Copy every line that mentions the word "before".

## THE DATA

---

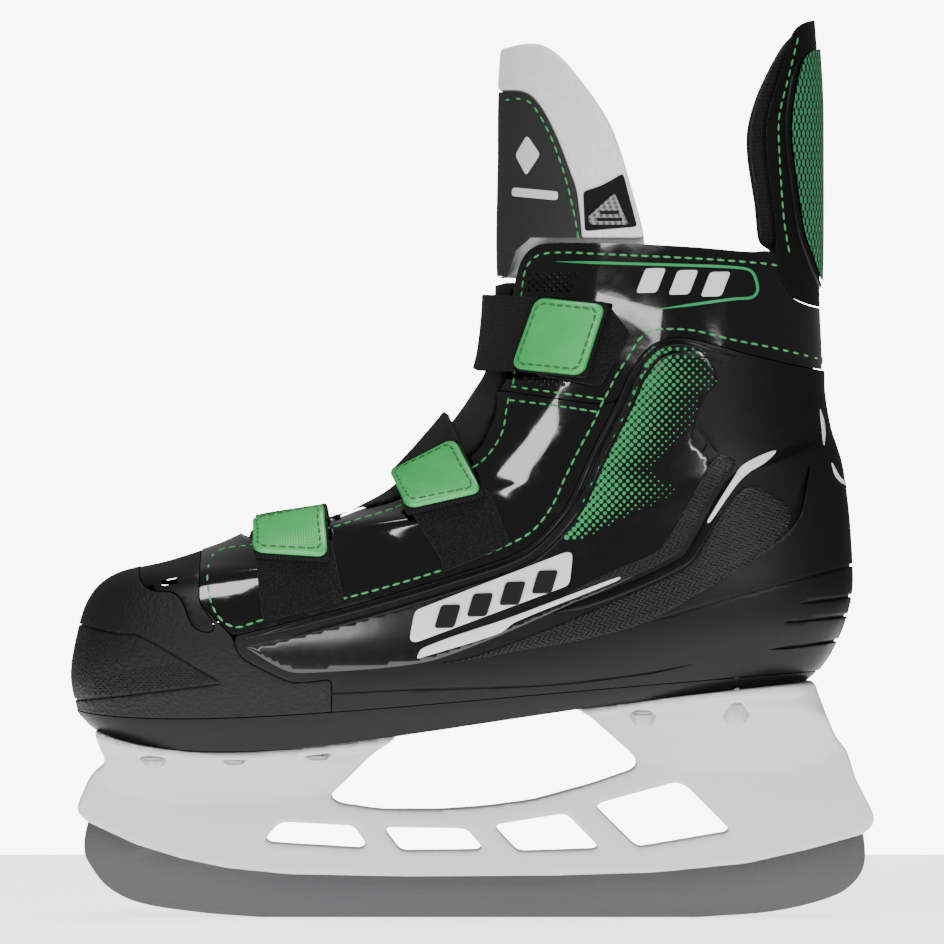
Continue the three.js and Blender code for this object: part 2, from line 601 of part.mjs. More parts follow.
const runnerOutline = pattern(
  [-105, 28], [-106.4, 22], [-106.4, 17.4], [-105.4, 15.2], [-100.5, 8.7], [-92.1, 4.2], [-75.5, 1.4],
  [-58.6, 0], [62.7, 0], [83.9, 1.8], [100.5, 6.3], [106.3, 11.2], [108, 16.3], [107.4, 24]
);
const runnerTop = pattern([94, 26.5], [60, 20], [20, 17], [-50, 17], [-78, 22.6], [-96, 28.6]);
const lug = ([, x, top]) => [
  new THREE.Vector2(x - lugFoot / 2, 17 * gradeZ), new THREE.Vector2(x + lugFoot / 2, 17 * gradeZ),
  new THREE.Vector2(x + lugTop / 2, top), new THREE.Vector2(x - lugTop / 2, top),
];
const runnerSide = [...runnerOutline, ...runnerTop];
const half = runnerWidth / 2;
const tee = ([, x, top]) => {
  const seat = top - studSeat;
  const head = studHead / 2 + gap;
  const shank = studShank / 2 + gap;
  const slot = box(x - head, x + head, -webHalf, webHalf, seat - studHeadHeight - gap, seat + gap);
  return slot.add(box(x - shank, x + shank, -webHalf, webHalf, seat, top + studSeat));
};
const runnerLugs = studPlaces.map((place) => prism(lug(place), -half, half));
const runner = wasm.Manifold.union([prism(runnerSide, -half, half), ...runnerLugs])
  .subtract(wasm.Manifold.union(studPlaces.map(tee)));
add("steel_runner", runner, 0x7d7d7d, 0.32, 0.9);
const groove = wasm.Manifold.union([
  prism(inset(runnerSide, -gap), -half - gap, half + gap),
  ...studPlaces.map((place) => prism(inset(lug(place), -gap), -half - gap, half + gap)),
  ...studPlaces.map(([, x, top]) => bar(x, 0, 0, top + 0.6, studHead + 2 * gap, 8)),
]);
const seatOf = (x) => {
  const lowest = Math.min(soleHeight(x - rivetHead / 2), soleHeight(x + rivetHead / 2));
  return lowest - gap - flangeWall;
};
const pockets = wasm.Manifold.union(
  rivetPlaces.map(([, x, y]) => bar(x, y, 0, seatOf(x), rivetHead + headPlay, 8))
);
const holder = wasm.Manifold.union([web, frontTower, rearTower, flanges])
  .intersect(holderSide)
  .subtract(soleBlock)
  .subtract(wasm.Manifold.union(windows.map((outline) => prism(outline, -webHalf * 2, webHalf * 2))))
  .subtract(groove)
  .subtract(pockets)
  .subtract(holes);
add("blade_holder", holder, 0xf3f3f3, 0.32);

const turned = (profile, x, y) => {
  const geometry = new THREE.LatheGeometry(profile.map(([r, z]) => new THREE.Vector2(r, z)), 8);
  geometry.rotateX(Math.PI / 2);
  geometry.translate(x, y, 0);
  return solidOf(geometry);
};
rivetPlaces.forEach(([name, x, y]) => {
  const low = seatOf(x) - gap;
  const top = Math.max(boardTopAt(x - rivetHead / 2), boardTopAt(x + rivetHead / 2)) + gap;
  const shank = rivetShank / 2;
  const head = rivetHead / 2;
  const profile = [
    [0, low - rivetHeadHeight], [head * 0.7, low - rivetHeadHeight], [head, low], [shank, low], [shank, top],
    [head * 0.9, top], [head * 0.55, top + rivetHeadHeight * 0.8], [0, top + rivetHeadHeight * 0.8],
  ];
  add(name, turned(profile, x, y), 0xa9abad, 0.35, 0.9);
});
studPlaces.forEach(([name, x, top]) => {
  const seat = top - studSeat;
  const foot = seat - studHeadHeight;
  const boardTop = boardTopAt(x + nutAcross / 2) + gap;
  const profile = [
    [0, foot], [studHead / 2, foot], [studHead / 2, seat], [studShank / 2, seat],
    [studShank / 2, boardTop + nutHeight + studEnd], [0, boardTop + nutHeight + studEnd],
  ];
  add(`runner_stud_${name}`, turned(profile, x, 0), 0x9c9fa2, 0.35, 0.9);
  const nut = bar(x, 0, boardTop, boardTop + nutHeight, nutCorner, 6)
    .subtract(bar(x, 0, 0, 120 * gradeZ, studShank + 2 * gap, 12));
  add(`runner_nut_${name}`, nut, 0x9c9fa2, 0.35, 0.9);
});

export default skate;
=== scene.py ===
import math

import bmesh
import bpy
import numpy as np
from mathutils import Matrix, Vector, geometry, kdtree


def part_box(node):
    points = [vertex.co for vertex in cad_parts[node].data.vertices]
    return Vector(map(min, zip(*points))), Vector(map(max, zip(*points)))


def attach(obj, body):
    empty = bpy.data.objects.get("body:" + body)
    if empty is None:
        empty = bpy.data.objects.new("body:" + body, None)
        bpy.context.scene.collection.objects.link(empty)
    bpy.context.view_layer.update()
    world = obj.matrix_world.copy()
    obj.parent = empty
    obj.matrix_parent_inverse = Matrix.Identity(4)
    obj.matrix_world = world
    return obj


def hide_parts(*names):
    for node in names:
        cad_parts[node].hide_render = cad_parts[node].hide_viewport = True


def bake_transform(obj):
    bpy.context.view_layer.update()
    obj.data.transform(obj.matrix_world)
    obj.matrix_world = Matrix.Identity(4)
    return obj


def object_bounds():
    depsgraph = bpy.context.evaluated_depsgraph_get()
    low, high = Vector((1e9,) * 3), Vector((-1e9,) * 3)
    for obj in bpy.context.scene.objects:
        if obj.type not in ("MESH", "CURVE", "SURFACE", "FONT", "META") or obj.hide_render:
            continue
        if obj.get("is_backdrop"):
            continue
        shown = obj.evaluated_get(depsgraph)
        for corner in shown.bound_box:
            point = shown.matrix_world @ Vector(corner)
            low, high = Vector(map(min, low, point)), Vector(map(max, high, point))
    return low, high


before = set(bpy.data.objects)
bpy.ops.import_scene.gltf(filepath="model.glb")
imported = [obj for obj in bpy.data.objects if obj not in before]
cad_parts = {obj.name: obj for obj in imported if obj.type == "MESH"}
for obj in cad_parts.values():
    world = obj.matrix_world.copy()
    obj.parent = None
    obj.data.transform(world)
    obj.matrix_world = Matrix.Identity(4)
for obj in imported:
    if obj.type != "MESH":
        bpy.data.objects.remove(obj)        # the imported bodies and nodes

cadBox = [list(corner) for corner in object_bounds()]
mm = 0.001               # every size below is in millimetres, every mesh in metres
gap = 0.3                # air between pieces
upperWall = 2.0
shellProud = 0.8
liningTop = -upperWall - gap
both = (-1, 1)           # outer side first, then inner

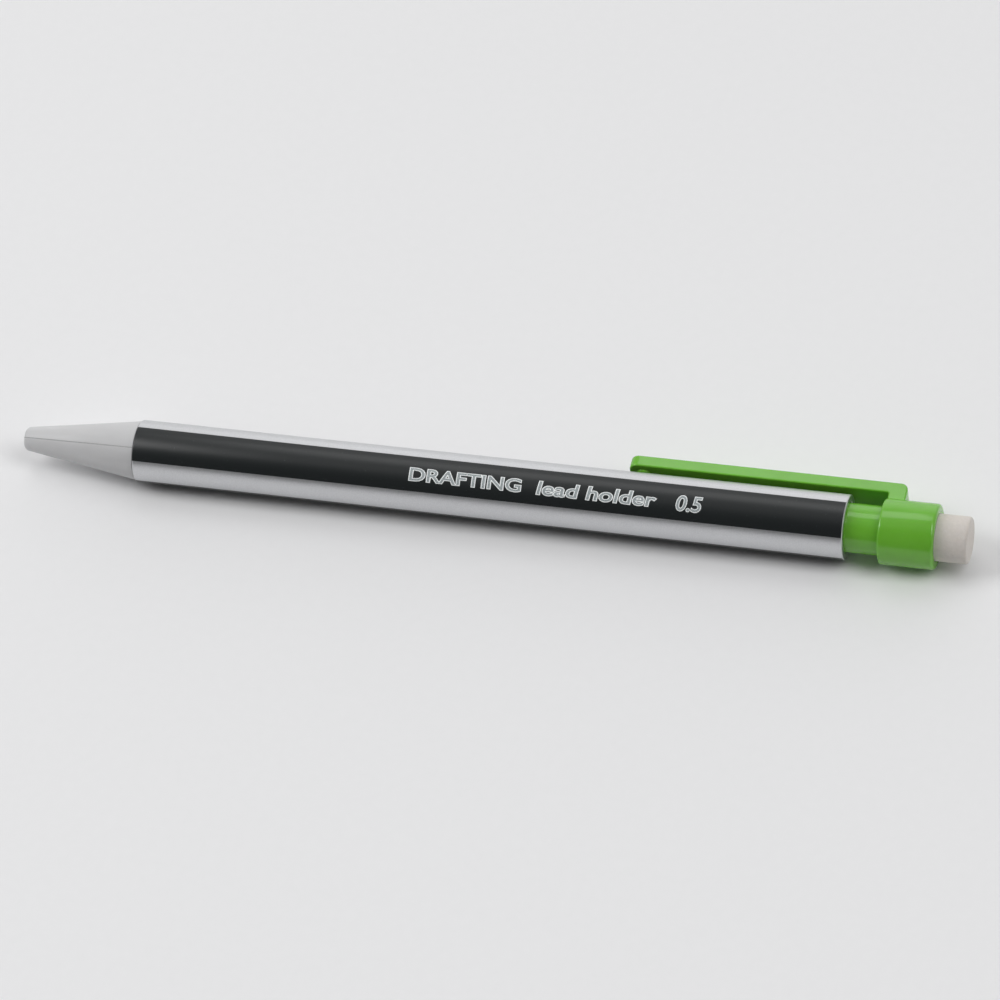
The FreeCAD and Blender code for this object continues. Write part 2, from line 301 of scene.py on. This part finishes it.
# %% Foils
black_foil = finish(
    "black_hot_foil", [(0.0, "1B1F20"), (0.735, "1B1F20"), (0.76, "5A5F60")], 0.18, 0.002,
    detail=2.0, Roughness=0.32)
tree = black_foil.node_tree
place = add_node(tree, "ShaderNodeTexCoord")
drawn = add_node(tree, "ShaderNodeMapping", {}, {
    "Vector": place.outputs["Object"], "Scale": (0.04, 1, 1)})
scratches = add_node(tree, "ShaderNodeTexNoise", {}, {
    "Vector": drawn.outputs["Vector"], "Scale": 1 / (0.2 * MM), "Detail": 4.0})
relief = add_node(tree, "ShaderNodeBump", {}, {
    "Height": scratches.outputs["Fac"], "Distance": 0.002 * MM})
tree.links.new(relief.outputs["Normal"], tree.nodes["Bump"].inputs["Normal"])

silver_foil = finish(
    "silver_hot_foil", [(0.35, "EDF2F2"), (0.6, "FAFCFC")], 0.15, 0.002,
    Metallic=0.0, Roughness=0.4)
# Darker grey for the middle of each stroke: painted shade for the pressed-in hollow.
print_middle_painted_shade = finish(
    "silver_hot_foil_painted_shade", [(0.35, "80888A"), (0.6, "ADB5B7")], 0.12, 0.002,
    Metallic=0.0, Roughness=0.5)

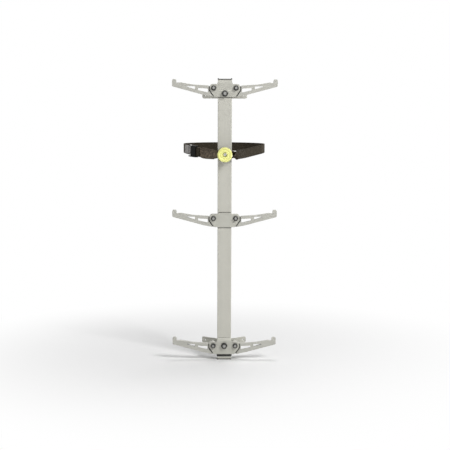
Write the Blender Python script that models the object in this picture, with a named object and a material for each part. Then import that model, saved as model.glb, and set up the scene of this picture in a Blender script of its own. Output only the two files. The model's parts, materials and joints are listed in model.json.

---

## RESULT FOR THIS EXERCISE
before = set(bpy.data.objects)
imported = [obj for obj in bpy.data.objects if obj not in before]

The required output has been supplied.